Il vero balzo delle bollette arriverà con ogni probabilità quando verranno riassegnate con gara ad evidenza pubblica le nuove gestioni ai privati. Che dovranno proporre un piano di investimenti per il rinnovo della rete su cui saranno parametrate le tariffe iniziali. Poi ci sarà un tetto ai rincari del 5% annuo. «Visti i soldi necessari per sistemare gli acquedotti è un paletto eccessivo dice Bazzano Noi ad esempio insistiamo per l’istituzione di un’authority indipendente che possa derogare a questi limiti in presenza di ambiziosi piani di spesa sulla rete nei primi anni altrimenti succede quello che capita oggi: si pianificano in fase progettuale progetti di migliorie e manutenzione sugli acquedotti, ma poi se ne realizzano davvero solo il 54%». In Gran Bretagna, ad esempio, c’è quell’Ofwat che ha appena bloccato tutte le richieste di aumento proposte dai gestori privati, mettendo ko i titoli in Borsa.
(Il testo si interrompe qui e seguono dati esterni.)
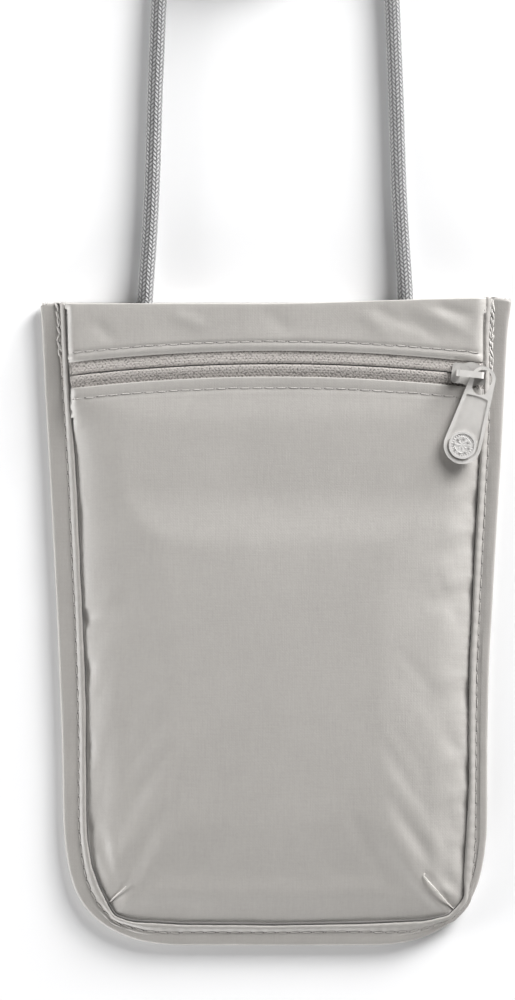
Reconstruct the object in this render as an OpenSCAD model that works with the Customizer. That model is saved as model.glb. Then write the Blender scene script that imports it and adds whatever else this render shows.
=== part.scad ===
// Neck pouch wallet lying on its back. A flat fabric pouch has a bound edge, an arched zip
// across the front near the top, and a round braided neck cord sewn into the top hem.
// Millimetres. X runs across the pouch, Y up its height and Z out of its front face.
// The origin is the middle of the pouch on the surface that it lies on.

/* [Pouch] */
// Height from bottom edge to top edge
pouch_h = 177.6; // [170:0.1:184]
// Width just above the rounded bottom corners
low_w = 116.8; // [112:0.1:120]
// How far each side leans outwards towards the top, in degrees
side_lean = 2.5; // [2:0.1:3]
// Radius of the bottom corners
corner_r = 26.8; // [24:0.1:28]
// Height of the front face above the surface it lies on
front_z = 7; // [6.9:0.1:7.1]
// Thickness of the front and back fabric with its backing
fabric_t = 0.8; // [0.6:0.1:0.8]
// Thickness of the shielding lining
lining_t = 0.3; // [0.2:0.1:0.4]
// How far the front wall leans in between the seam and the front face
wall_lean = 2; // [1.6:0.1:2.2]

/* [Edge binding] */
// Width of the binding tape on each face
bind_w = 6.4; // [6:0.1:6.8]
// Thickness of the binding tape
bind_t = 0.6; // [0.5:0.1:0.7]
// Height of the binding's back face above the surface
bind_z = 0.4; // [0.3:0.1:0.5]
// Width of the rolled inner edge of the binding
lip_w = 1.8; // [1.4:0.1:2]
// Height of the rolled inner edge
lip_h = 1; // [0.6:0.1:1.2]
// Distance from the pouch edge to the binding's seam
seam_in = 4.1; // [3.8:0.1:4.2]

/* [Zip] */
// Radius of the zip's arc
zip_r = 490.6; // [480:0.1:520]
// Height of the middle of the zip above the pouch's middle
zip_y = 71.6; // [68:0.1:73]
// Gap between the two halves of the zip
zip_gap = 0.9; // [0.9:0.1:1.1]
// Width of one zip tape
tape_w = 7.6; // [7:0.1:8]
// Thickness of a zip tape
tape_t = 0.6; // [0.5:0.1:0.6]
// Width of one coil
coil_w = 2.1; // [1.6:0.1:2.4]
// Height of a coil
coil_h = 1.3; // [1.1:0.1:1.3]
// Distance from the zip's line to the fabric edge above it
slot_up = 3.8; // [3.8:0.1:4.2]
// Distance from the zip's line to the fabric edge below it
slot_down = 3.7; // [3.7:0.1:4]
// Distance from the zip's line to the seam on either side
zip_seam = 6.2; // [5.6:0.1:6.4]

/* [Slider and pull] */
// Distance of the closed slider to the right of the pouch's middle
slider_x = 53.1; // [50:0.1:53.1]
// Length of the slider along the zip
slider_l = 9.4; // [9:0.1:9.4]
// Width of the slider's shoulders across the zip
slider_w = 6.8; // [6.2:0.1:6.8]
// Width of the slider's tail
tail_w = 5.6; // [5:0.1:5.8]
// Thickness of the slider's front and back plates
plate_t = 1.1; // [0.9:0.1:1.1]
// Thickness of the slider's web between the zip halves
web_t = 0.3; // [0.3:0.1:0.3]
// Length of the bridge bar
bridge_l = 7.6; // [7.4:0.1:7.8]
// Width of the bridge bar
bridge_w = 1.8; // [1.6:0.1:1.8]
// Thickness of the bridge bar
bridge_t = 1.1; // [0.9:0.1:1.3]
// Distance from the pull's eye to its medallion
pull_l = 19; // [17:0.1:21]
// Tilt of the pull from straight down, in degrees
pull_tilt = 17.3; // [10:0.1:24]
// Thickness of the pull
pull_t = 1.2; // [1:0.1:1.2]
// Radius of the pull's outline around the eye
eye_r = 3.45; // [3.4:0.05:3.6]
// Radius of the eye's hole
eye_hole_r = 2.55; // [2.5:0.05:2.6]
// Radius of the pull's outline around the medallion
foot_r = 5.2; // [4.9:0.1:5.6]
// Radius of the medallion
medal_r = 3.8; // [3.4:0.1:4]

/* [Thread] */
// Distance from one stitch to the next
stitch_pitch = 3.2; // [3:0.1:4]
// Length of one stitch
stitch_l = 2.4; // [2:0.1:2.6]
// Width of the thread
thread_w = 0.44; // [0.4:0.02:0.5]
// Height of the thread above the fabric
thread_h = 0.25; // [0.2:0.05:0.25]

/* [Neck cord] */
// Diameter of the cord
cord_d = 4.4; // [4:0.1:4.4]
// Radius of the cord's resting coil, to the middle of its turns
coil_mid_r = 23.6; // [22:0.1:25]
// Distance of the resting coil's middle above the pouch's middle
coil_y = 213; // [211:0.5:215]

/* [Hidden] */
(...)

«Proprio l’Europa ci dice che la strada della cessione ai privati di un bene essenziale in monopolio come l’acqua è un errore conclude Pagano Parigi e altre 30 città francesi hanno appena deciso di rinazionalizzare il servizio dopo i disastri fatti dai privati. L’Olanda ha una legge che impedisce la privatizzazione. La Svizzera lo stesso. Nessun privato alienerebbe a terzi la gestione del suo core business. L’Italia deve tenere il controllo dei suoi acquedotti in mano statale e investire per rimettere a posto la rete». Un progetto, almeno in apparenza, più urgente del ponte sullo Stretto. «Parigi? Una rondine non fa primavera chiude Bazzano In Francia il 70% della distribuzione dell’acqua è fatto dai privati con successo. Vogliamo anche noi che l’Italia mantenga la proprietà dell’acqua e il controllo sulla gestione». Ma con lo stato a corto di fondi, è il suo concetto, gli unici che potranno davvero tappare i buchi della rete idrica «saranno in futuro i privati».